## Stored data
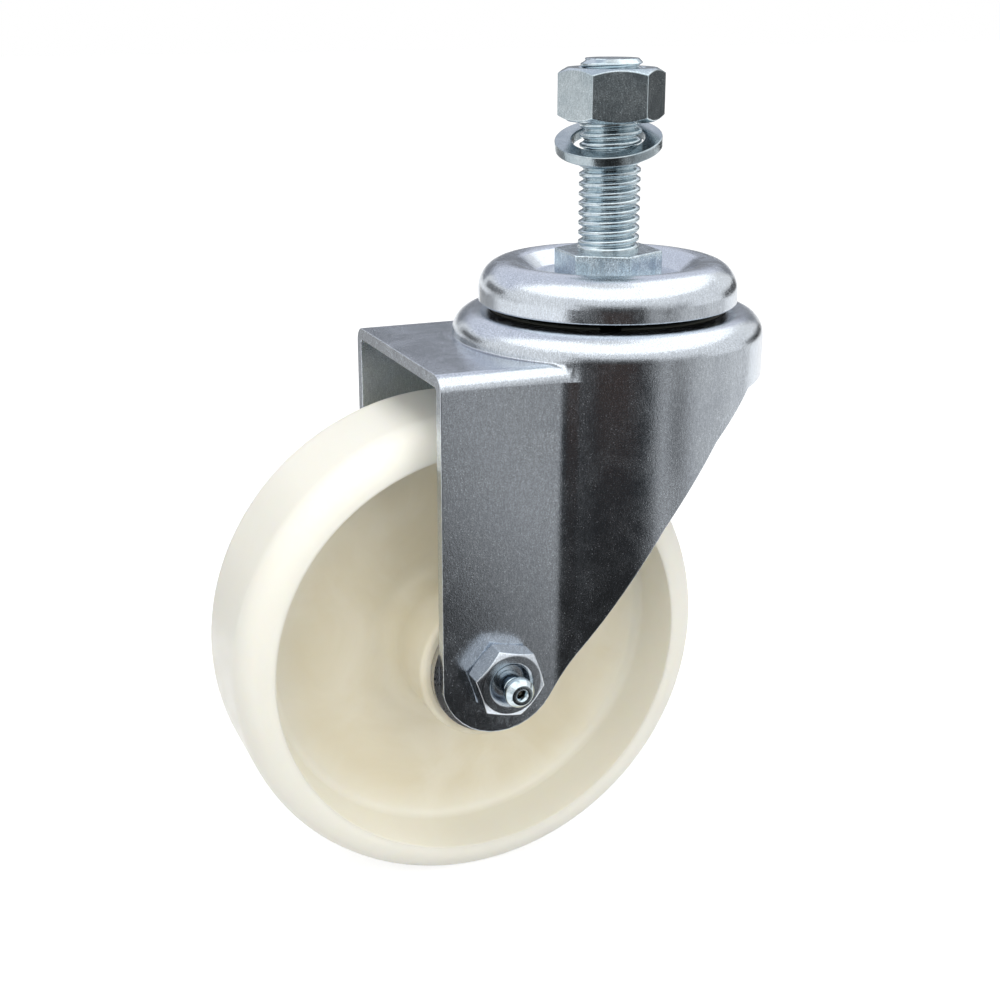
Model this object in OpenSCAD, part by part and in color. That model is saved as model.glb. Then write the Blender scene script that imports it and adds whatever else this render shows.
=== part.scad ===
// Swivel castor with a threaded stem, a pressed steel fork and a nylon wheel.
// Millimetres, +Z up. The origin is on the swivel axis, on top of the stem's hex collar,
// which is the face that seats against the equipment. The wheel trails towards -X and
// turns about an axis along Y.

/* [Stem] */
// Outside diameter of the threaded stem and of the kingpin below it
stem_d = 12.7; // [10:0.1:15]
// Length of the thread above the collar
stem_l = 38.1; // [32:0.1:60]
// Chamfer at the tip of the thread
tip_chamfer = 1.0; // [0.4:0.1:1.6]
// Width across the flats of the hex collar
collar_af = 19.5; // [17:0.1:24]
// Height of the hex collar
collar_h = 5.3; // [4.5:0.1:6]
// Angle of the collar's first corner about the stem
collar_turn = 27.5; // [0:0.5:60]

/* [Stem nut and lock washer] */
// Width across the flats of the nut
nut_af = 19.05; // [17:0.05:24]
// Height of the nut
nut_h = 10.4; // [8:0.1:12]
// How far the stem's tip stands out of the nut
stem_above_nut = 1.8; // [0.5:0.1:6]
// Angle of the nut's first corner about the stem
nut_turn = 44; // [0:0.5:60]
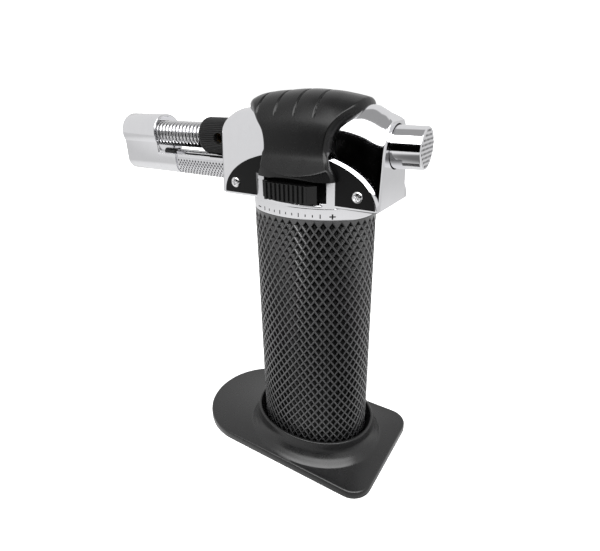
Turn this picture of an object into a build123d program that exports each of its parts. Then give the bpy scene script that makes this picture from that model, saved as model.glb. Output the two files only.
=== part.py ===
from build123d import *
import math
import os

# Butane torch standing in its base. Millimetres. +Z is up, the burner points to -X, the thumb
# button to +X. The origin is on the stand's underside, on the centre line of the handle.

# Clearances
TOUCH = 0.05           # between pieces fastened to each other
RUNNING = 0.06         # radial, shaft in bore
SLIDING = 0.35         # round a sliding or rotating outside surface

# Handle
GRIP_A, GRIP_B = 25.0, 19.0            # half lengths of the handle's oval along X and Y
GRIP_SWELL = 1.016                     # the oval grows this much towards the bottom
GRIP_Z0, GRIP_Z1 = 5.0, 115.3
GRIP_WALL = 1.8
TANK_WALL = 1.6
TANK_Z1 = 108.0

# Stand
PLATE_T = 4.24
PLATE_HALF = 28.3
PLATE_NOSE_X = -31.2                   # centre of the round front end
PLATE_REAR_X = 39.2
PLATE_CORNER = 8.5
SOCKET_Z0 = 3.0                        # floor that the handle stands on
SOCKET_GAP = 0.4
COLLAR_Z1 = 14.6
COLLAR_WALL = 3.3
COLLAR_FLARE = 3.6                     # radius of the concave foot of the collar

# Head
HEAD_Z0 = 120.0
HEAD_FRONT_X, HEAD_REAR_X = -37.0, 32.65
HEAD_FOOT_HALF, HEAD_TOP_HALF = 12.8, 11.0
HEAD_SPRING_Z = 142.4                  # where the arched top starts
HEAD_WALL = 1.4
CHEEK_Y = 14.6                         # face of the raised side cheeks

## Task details
List every line above that holds the word "from".

## Output for this exercise
Turn this picture of an object into a build123d program that exports each of its parts. Then give the bpy scene script that makes this picture from that model, saved as model.glb. Output the two files only.
from build123d import *